Sutton, who has written about these lectures before, argues that it’s not the most novel approach, but it is dangerous: “Dressing political theory in apocalyptic robes carries risks. When powerful actors reframe ordinary policy debates such as about guardrails for AI as a battle against the antichrist, they raise anxieties, delegitimize compromise and insinuate that democratic deliberation is spiritually suspect.”
The recent Trump panic, however, is a bit of an inversion: Trump is typically championed by the same right-wing religious figures who are most attuned to literal interpretations of the Antichrist and the end times. It’s surprising that figures like Carlson and Fuentes would break the seal on this front. But, historically speaking, Trump also fits the mold of prior antichrist hunts: He is surely a charismatic leader; he’s launched civilizational wars in the Middle East; he’s survived assassination attempts, mimicking the fatal, but healed, wound of the beast of Revelations; and he’s blasphemed and used the trappings of religion to advance his personal brand.

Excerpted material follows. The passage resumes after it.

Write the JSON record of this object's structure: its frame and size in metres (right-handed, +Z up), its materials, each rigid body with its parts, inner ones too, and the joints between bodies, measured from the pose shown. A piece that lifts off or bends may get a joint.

But to focus on any one person or movement as antichrist is to miss the broader point, Robert Fuller, a religious studies professor at Bradley University, told me. The concept, applied politically, risks taking an already polarized time and raising the stakes of elections and policy debates even further.
“This image sustains a crisis mentality,” Fuller said. “It summons out hatred and resentment that can fuel long-term grudges. It makes compromise unthinkable since no one compromises with the devil. It justifies hatred and violence, recasting these traits as virtues.”
In that vein, it’s inevitable that antichrist narratives persist; such a flexible idea can adapt regardless of century. It’s likely we’ll see many recurring returns of the Antichrist, at least until the world does actually end.